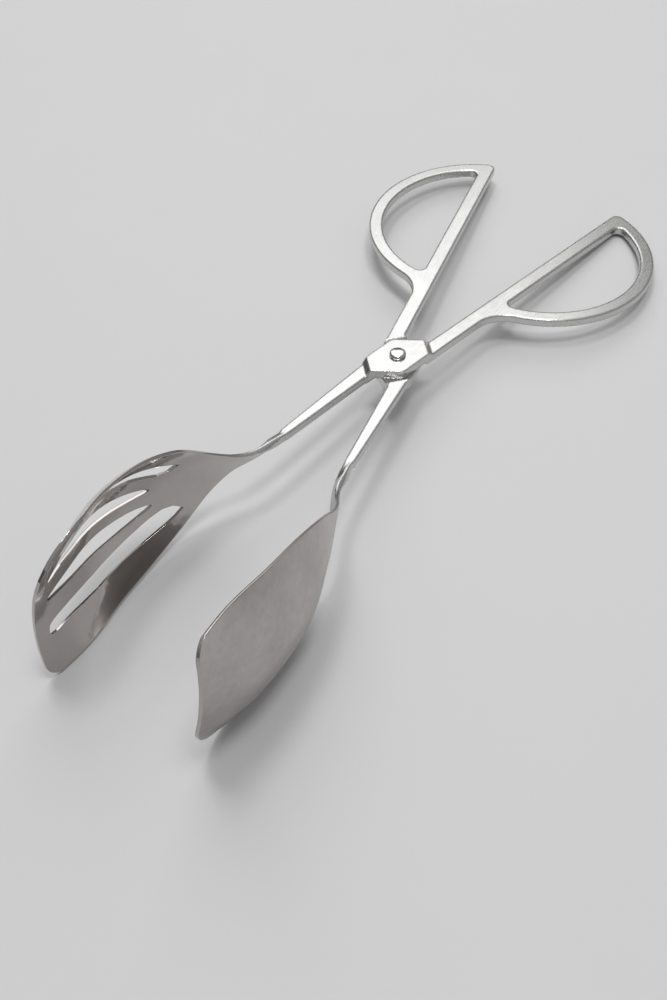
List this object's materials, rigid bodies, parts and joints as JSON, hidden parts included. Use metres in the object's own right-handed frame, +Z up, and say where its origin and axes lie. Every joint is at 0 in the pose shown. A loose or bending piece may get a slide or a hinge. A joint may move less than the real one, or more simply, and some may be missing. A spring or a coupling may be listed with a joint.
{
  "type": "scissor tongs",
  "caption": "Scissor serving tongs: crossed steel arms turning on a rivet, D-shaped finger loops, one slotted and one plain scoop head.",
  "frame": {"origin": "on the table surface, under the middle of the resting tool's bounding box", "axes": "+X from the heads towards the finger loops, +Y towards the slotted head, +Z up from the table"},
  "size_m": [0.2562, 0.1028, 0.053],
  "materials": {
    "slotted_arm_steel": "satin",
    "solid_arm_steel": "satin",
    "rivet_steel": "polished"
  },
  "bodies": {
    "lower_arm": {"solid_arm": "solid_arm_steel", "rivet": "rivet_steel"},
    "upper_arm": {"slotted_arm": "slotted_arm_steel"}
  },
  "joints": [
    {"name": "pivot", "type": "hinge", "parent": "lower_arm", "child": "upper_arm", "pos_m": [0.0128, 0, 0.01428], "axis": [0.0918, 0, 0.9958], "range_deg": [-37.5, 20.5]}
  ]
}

Prompt: Repeat the material above in full, exactly as it stands.

Exercise output:
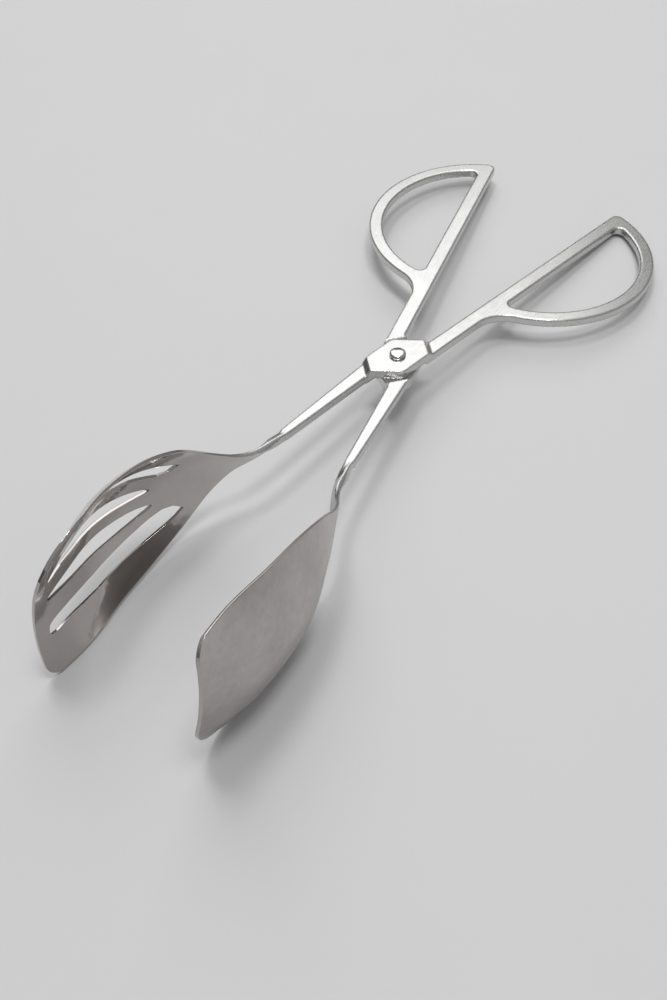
List this object's materials, rigid bodies, parts and joints as JSON, hidden parts included. Use metres in the object's own right-handed frame, +Z up, and say where its origin and axes lie. Every joint is at 0 in the pose shown. A loose or bending piece may get a slide or a hinge. A joint may move less than the real one, or more simply, and some may be missing. A spring or a coupling may be listed with a joint.
{
  "type": "scissor tongs",
  "caption": "Scissor serving tongs: crossed steel arms turning on a rivet, D-shaped finger loops, one slotted and one plain scoop head.",
  "frame": {"origin": "on the table surface, under the middle of the resting tool's bounding box", "axes": "+X from the heads towards the finger loops, +Y towards the slotted head, +Z up from the table"},
  "size_m": [0.2562, 0.1028, 0.053],
  "materials": {
    "slotted_arm_steel": "satin",
    "solid_arm_steel": "satin",
    "rivet_steel": "polished"
  },
  "bodies": {
    "lower_arm": {"solid_arm": "solid_arm_steel", "rivet": "rivet_steel"},
    "upper_arm": {"slotted_arm": "slotted_arm_steel"}
  },
  "joints": [
    {"name": "pivot", "type": "hinge", "parent": "lower_arm", "child": "upper_arm", "pos_m": [0.0128, 0, 0.01428], "axis": [0.0918, 0, 0.9958], "range_deg": [-37.5, 20.5]}
  ]
}